**DIRECTIVE**. Among the lines of data below, reproduce only those from the one with "cad_parts[node].hide_render = cad_parts[node].hide_viewport" through the one with "scene = bpy.context.scene", exactly as they stand, both ends included.

**SUPPLIED INFORMATION**.
========================================

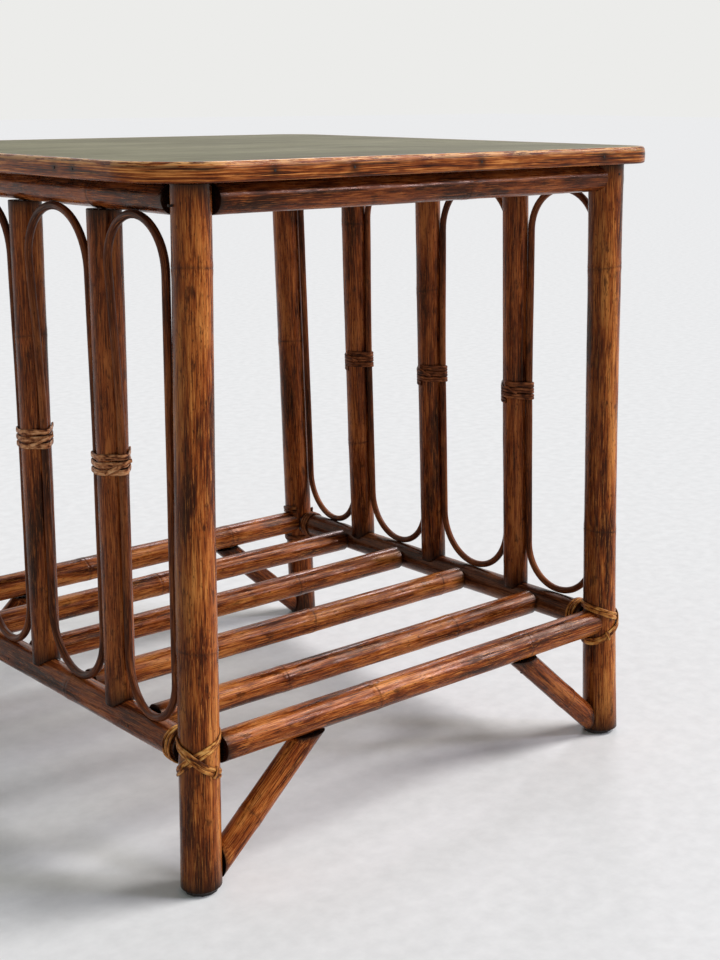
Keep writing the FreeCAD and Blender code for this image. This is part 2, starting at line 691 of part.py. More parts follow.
def rectangle_body(name, length, depth, height, z, inset):
    """A slab centred on the table, each upright corner rounded in plan with its own radius."""
    body = doc.addObject("PartDesign::Body", name)
    plane = [item for item in body.Origin.OriginFeatures if item.Role == "XY_Plane"][0]
    sketch = body.newObject("Sketcher::SketchObject", name + "_outline")
    sketch.AttachmentSupport = [(plane, "")]
    sketch.MapMode = "FlatFace"
    half_x, half_y = size("top_length") / 2, size("top_depth") / 2
    corners = [Vector(-half_x, -half_y, 0), Vector(half_x, -half_y, 0),
               Vector(half_x, half_y, 0), Vector(-half_x, half_y, 0)]
    for start, stop in zip(corners, corners[1:] + corners[:1]):
        sketch.addGeometry(Part.LineSegment(start, stop), False)
    for line in range(4):
        sketch.addConstraint(Sketcher.Constraint("Coincident", line, 2, (line + 1) % 4, 1))
        sketch.addConstraint(Sketcher.Constraint("Vertical" if line % 2 else "Horizontal", line))
    sketch.addConstraint(Sketcher.Constraint("Symmetric", 0, 1, 2, 1, -1, 1))
    for line, label, formula in ((0, "length", length), (1, "depth", depth)):
        number = sketch.addConstraint(Sketcher.Constraint("Distance", line, 2 * half_x if line == 0 else 2 * half_y))
        sketch.renameConstraint(number, label)
        bind(sketch, **{f"Constraints__{label}": formula})
    pad = body.newObject("PartDesign::Pad", name + "_slab")
    pad.Profile = sketch
    bind(pad, Length=height)
    bind(body, Placement__Base__z=z)
    slab = pad
    for number, (side, end, radius) in enumerate(TOP_CORNERS, start=1):
        doc.recompute()
        away = {}
        for edge_number, edge in enumerate(slab.Shape.Edges, start=1):
            if abs(edge.tangentAt(edge.FirstParameter).z) > 0.9:
                centre = edge.CenterOfMass
                away[f"Edge{edge_number}"] = math.hypot(centre.x - side * half_x, centre.y - end * half_y)
        rounding = body.newObject("PartDesign::Fillet", f"{name}_corner_{number}")
        rounding.Base = (slab, [min(away, key=away.get)])
        bind(rounding, Radius=f"{radius} - {inset}")
        slab = rounding
    body.Tip = slab
    return body


INNER_LENGTH = "top_length - 2 * band_thickness"
INNER_DEPTH = "top_depth - 2 * band_thickness"

outer = rectangle_body("top_outer", "top_length", "top_depth", "top_thickness", BOARD_UNDERSIDE, "0")
doc.recompute()
outer_corners = outer.Tip
outline_edges = [f"Edge{number}" for number, edge in enumerate(outer_corners.Shape.Edges, start=1)
                 if abs(edge.tangentAt(edge.FirstParameter).z) < 0.1]
arris = outer.newObject("PartDesign::Chamfer", "top_arris")
arris.Base = (outer_corners, outline_edges)
bind(arris, Size="band_easing")
outer.Tip = arris
inner = rectangle_body("top_inner", INNER_LENGTH, INNER_DEPTH, "2 * top_thickness",
                       f"{BOARD_UNDERSIDE} - top_thickness / 2", "band_thickness")
board = rectangle_body("board_slab", INNER_LENGTH, INNER_DEPTH, "top_thickness - face_thickness",
                       BOARD_UNDERSIDE, "band_thickness")
face = rectangle_body("face_sheet", INNER_LENGTH, INNER_DEPTH, "face_thickness",
                      "table_height - face_thickness", "band_thickness")
keep(face, "face_sheet")


def edge_pins(purpose, wider):
    """Square pins through the edge band, flush with its outer face."""
    section = f"(pin_size + 2 * {wider})"
    low = f"table_height - top_thickness / 2 - {section} / 2"
    pins = []
    for edge_name, shares in EDGE_PIN_SHARES.items():
        for number, share in enumerate(shares, start=1):
            name = f"{purpose}_{edge_name}_{number}"
            if edge_name in ("front", "back"):
                x = f"({share} - 0.5) * top_length - {section} / 2"
                y = "-top_depth / 2" if edge_name == "front" else "top_depth / 2 - edge_pin_length"
                pins.append(box(name, x, section, y, "edge_pin_length", low, section))
            else:
                y = f"({share} - 0.5) * top_depth - {section} / 2"
                x = "-top_length / 2" if edge_name == "left" else "top_length / 2 - edge_pin_length"
                pins.append(box(name, x, "edge_pin_length", y, section, low, section))
    return pins


keep(group("edge_pins", edge_pins("edge_pin", "0")), "edge_pins")
edge_holes = group("edge_holes", edge_pins("edge_hole", "pin_clearance"))
screw_holes = group("board_screw_holes", [part for side, side_name in SIDES for end, end_name in ENDS
                                          for part in screw(f"board_hole_{end_name}_{side_name}", side, end,
                                                            "pin_clearance")[1:]])
keep(cut("top_board", board, [edge_holes, screw_holes]), "top_board")
for end, end_name in ENDS:
    name = f"edge_band_{end_name}"
    low_y = "-top_depth" if end == FRONT else "0"
    room = box(name + "_room", "-top_length", "2 * top_length", low_y, "top_depth", "0", "2 * table_height")
    half = doc.addObject("Part::Common", name + "_half")
    half.Base = outer
    half.Tool = room
    keep(cut(name, half, [inner, edge_holes]), name)

# Glides: a low disc under each leg.
glides = [prism(f"glide_{end_name}_{side_name}", GLIDE_CORNERS, "glide_radius", "glide_height",
                f"{side} * {HALF_SPAN_X}", f"{end} * {HALF_SPAN_Y}")
          for side, side_name in SIDES for end, end_name in ENDS]
keep(group("glides", glides), "glides")

doc.recompute()

faults = [thing.Name for thing in doc.Objects if "Invalid" in thing.State or "Error" in thing.State]
for piece in sub_parts:
    if piece.Shape.isNull() or not piece.Shape.isValid() or not piece.Shape.Solids:
        faults.append(piece.Label)
if faults:
    raise RuntimeError("faulty objects: " + ", ".join(sorted(set(faults))))

os.makedirs("parts", exist_ok=True)
for piece in sub_parts:
    piece.Shape.exportStep(f"parts/{piece.Label}.step")
print(f"{len(sub_parts)} sub-parts written")
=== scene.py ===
import random
from math import asin, ceil, cos, exp, pi, radians, sin, sqrt, tan

import bpy
from mathutils import Euler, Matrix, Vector, noise
from mathutils.kdtree import KDTree


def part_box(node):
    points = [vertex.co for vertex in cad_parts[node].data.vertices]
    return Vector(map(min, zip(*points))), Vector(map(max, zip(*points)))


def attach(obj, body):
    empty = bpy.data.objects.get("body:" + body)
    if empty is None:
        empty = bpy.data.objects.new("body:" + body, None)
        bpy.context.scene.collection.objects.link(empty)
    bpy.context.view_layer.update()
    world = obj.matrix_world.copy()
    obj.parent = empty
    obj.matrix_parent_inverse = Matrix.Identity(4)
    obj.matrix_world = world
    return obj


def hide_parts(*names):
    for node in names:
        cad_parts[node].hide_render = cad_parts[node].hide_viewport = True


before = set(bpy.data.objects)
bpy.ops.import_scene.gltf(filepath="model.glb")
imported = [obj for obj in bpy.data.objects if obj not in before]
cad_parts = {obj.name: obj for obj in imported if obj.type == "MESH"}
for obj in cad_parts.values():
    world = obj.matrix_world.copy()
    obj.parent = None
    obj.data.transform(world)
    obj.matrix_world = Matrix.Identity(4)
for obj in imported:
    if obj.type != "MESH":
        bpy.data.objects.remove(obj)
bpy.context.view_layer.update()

scene = bpy.context.scene

# The finish of a rattan side table, in metres, in the frame of its solids.
MM = 0.001
LEFT, RIGHT = -1, 1
FRONT, BACK = -1, 1
SIDES = ((LEFT, "left"), (RIGHT, "right"))
ENDS = ((FRONT, "front"), (BACK, "back"))
CORNERS = [(side, end, f"{end_name}_{side_name}") for side, side_name in SIDES for end, end_name in ENDS]
BAYS = 4
TO_RIGHT, TO_BACK, UP = Vector((1, 0, 0)), Vector((0, 1, 0)), Vector((0, 0, 1))
TURN = 2 * pi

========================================

**RESULT OF THE EXERCISE**.
        cad_parts[node].hide_render = cad_parts[node].hide_viewport = True


before = set(bpy.data.objects)
bpy.ops.import_scene.gltf(filepath="model.glb")
imported = [obj for obj in bpy.data.objects if obj not in before]
cad_parts = {obj.name: obj for obj in imported if obj.type == "MESH"}
for obj in cad_parts.values():
    world = obj.matrix_world.copy()
    obj.parent = None
    obj.data.transform(world)
    obj.matrix_world = Matrix.Identity(4)
for obj in imported:
    if obj.type != "MESH":
        bpy.data.objects.remove(obj)
bpy.context.view_layer.update()

scene = bpy.context.scene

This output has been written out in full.